#### WHAT IS EXPECTED
Exact reproduction is required for all entries.

#### Rows from an object dataset
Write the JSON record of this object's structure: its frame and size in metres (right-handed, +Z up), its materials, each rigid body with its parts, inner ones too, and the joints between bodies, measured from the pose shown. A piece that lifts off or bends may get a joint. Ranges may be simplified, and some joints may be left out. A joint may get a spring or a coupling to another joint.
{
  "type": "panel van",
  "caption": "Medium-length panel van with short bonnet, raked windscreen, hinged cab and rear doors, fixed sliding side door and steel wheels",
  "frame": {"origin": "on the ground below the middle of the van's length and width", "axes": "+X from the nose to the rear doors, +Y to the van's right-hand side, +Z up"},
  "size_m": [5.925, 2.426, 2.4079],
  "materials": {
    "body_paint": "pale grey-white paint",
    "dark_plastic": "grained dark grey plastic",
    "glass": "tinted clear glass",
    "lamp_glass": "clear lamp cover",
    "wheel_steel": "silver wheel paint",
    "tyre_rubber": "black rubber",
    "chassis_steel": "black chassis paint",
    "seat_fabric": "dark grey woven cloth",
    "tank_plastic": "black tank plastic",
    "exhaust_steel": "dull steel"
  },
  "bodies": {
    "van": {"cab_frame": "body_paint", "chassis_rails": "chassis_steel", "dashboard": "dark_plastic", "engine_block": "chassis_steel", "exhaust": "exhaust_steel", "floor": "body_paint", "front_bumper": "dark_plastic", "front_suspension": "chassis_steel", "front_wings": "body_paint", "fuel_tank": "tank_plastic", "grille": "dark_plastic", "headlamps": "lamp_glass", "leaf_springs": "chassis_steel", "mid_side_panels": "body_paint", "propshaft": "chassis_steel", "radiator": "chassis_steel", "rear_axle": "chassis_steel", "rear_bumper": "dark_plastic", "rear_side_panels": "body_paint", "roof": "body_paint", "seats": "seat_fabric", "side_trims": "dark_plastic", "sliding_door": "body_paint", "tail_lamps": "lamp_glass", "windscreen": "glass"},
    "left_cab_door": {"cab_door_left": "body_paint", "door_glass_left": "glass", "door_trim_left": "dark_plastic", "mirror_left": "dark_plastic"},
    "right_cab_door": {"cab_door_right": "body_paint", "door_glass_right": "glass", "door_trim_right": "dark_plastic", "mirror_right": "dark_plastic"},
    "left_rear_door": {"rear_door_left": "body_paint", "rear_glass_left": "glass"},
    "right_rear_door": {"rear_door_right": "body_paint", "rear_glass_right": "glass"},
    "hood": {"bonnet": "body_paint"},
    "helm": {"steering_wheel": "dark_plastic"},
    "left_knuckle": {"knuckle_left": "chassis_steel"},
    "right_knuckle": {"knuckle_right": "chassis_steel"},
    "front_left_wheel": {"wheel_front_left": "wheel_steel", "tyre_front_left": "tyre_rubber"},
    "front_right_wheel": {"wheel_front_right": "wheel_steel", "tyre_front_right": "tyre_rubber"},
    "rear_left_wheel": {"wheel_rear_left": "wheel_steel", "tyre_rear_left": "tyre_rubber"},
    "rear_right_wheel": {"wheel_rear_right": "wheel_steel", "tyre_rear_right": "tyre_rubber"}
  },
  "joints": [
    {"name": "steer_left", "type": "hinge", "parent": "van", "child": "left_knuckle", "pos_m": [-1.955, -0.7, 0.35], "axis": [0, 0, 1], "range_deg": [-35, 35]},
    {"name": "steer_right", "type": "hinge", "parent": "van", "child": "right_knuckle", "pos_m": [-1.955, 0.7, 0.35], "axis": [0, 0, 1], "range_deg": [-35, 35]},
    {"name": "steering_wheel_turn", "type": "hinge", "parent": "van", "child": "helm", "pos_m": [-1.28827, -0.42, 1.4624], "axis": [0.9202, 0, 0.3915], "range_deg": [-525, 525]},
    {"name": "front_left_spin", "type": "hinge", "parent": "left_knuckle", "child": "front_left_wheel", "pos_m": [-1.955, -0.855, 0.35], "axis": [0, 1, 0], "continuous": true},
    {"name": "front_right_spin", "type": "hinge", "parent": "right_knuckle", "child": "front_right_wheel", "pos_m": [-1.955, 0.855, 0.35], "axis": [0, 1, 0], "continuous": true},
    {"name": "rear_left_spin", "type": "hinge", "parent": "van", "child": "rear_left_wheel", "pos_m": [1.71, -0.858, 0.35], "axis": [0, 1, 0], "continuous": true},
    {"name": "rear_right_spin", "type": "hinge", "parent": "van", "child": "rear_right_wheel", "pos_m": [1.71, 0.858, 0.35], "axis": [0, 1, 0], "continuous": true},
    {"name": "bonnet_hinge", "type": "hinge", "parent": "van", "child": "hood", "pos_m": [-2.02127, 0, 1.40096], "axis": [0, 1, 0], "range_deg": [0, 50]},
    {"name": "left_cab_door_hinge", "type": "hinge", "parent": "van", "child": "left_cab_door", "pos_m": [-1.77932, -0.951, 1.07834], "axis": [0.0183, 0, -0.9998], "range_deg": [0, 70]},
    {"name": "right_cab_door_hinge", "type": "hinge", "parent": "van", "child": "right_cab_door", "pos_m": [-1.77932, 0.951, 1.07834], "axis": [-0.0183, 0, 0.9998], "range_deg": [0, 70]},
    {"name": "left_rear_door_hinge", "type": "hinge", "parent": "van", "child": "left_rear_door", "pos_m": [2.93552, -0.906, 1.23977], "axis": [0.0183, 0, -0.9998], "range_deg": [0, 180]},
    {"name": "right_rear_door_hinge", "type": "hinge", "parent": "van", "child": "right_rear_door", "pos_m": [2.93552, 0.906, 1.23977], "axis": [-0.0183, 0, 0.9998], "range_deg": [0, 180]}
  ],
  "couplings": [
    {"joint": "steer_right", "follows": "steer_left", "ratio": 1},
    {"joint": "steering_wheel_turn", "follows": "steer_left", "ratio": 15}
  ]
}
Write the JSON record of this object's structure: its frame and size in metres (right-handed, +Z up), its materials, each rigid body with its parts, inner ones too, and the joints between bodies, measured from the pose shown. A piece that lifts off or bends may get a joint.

#### EXERCISE RESPONSE
Write the JSON record of this object's structure: its frame and size in metres (right-handed, +Z up), its materials, each rigid body with its parts, inner ones too, and the joints between bodies, measured from the pose shown. A piece that lifts off or bends may get a joint. Ranges may be simplified, and some joints may be left out. A joint may get a spring or a coupling to another joint.
{
  "type": "panel van",
  "caption": "Medium-length panel van with short bonnet, raked windscreen, hinged cab and rear doors, fixed sliding side door and steel wheels",
  "frame": {"origin": "on the ground below the middle of the van's length and width", "axes": "+X from the nose to the rear doors, +Y to the van's right-hand side, +Z up"},
  "size_m": [5.925, 2.426, 2.4079],
  "materials": {
    "body_paint": "pale grey-white paint",
    "dark_plastic": "grained dark grey plastic",
    "glass": "tinted clear glass",
    "lamp_glass": "clear lamp cover",
    "wheel_steel": "silver wheel paint",
    "tyre_rubber": "black rubber",
    "chassis_steel": "black chassis paint",
    "seat_fabric": "dark grey woven cloth",
    "tank_plastic": "black tank plastic",
    "exhaust_steel": "dull steel"
  },
  "bodies": {
    "van": {"cab_frame": "body_paint", "chassis_rails": "chassis_steel", "dashboard": "dark_plastic", "engine_block": "chassis_steel", "exhaust": "exhaust_steel", "floor": "body_paint", "front_bumper": "dark_plastic", "front_suspension": "chassis_steel", "front_wings": "body_paint", "fuel_tank": "tank_plastic", "grille": "dark_plastic", "headlamps": "lamp_glass", "leaf_springs": "chassis_steel", "mid_side_panels": "body_paint", "propshaft": "chassis_steel", "radiator": "chassis_steel", "rear_axle": "chassis_steel", "rear_bumper": "dark_plastic", "rear_side_panels": "body_paint", "roof": "body_paint", "seats": "seat_fabric", "side_trims": "dark_plastic", "sliding_door": "body_paint", "tail_lamps": "lamp_glass", "windscreen": "glass"},
    "left_cab_door": {"cab_door_left": "body_paint", "door_glass_left": "glass", "door_trim_left": "dark_plastic", "mirror_left": "dark_plastic"},
    "right_cab_door": {"cab_door_right": "body_paint", "door_glass_right": "glass", "door_trim_right": "dark_plastic", "mirror_right": "dark_plastic"},
    "left_rear_door": {"rear_door_left": "body_paint", "rear_glass_left": "glass"},
    "right_rear_door": {"rear_door_right": "body_paint", "rear_glass_right": "glass"},
    "hood": {"bonnet": "body_paint"},
    "helm": {"steering_wheel": "dark_plastic"},
    "left_knuckle": {"knuckle_left": "chassis_steel"},
    "right_knuckle": {"knuckle_right": "chassis_steel"},
    "front_left_wheel": {"wheel_front_left": "wheel_steel", "tyre_front_left": "tyre_rubber"},
    "front_right_wheel": {"wheel_front_right": "wheel_steel", "tyre_front_right": "tyre_rubber"},
    "rear_left_wheel": {"wheel_rear_left": "wheel_steel", "tyre_rear_left": "tyre_rubber"},
    "rear_right_wheel": {"wheel_rear_right": "wheel_steel", "tyre_rear_right": "tyre_rubber"}
  },
  "joints": [
    {"name": "steer_left", "type": "hinge", "parent": "van", "child": "left_knuckle", "pos_m": [-1.955, -0.7, 0.35], "axis": [0, 0, 1], "range_deg": [-35, 35]},
    {"name": "steer_right", "type": "hinge", "parent": "van", "child": "right_knuckle", "pos_m": [-1.955, 0.7, 0.35], "axis": [0, 0, 1], "range_deg": [-35, 35]},
    {"name": "steering_wheel_turn", "type": "hinge", "parent": "van", "child": "helm", "pos_m": [-1.28827, -0.42, 1.4624], "axis": [0.9202, 0, 0.3915], "range_deg": [-525, 525]},
    {"name": "front_left_spin", "type": "hinge", "parent": "left_knuckle", "child": "front_left_wheel", "pos_m": [-1.955, -0.855, 0.35], "axis": [0, 1, 0], "continuous": true},
    {"name": "front_right_spin", "type": "hinge", "parent": "right_knuckle", "child": "front_right_wheel", "pos_m": [-1.955, 0.855, 0.35], "axis": [0, 1, 0], "continuous": true},
    {"name": "rear_left_spin", "type": "hinge", "parent": "van", "child": "rear_left_wheel", "pos_m": [1.71, -0.858, 0.35], "axis": [0, 1, 0], "continuous": true},
    {"name": "rear_right_spin", "type": "hinge", "parent": "van", "child": "rear_right_wheel", "pos_m": [1.71, 0.858, 0.35], "axis": [0, 1, 0], "continuous": true},
    {"name": "bonnet_hinge", "type": "hinge", "parent": "van", "child": "hood", "pos_m": [-2.02127, 0, 1.40096], "axis": [0, 1, 0], "range_deg": [0, 50]},
    {"name": "left_cab_door_hinge", "type": "hinge", "parent": "van", "child": "left_cab_door", "pos_m": [-1.77932, -0.951, 1.07834], "axis": [0.0183, 0, -0.9998], "range_deg": [0, 70]},
    {"name": "right_cab_door_hinge", "type": "hinge", "parent": "van", "child": "right_cab_door", "pos_m": [-1.77932, 0.951, 1.07834], "axis": [-0.0183, 0, 0.9998], "range_deg": [0, 70]},
    {"name": "left_rear_door_hinge", "type": "hinge", "parent": "van", "child": "left_rear_door", "pos_m": [2.93552, -0.906, 1.23977], "axis": [0.0183, 0, -0.9998], "range_deg": [0, 180]},
    {"name": "right_rear_door_hinge", "type": "hinge", "parent": "van", "child": "right_rear_door", "pos_m": [2.93552, 0.906, 1.23977], "axis": [-0.0183, 0, 0.9998], "range_deg": [0, 180]}
  ],
  "couplings": [
    {"joint": "steer_right", "follows": "steer_left", "ratio": 1},
    {"joint": "steering_wheel_turn", "follows": "steer_left", "ratio": 15}
  ]
}
Write the JSON record of this object's structure: its frame and size in metres (right-handed, +Z up), its materials, each rigid body with its parts, inner ones too, and the joints between bodies, measured from the pose shown. A piece that lifts off or bends may get a joint.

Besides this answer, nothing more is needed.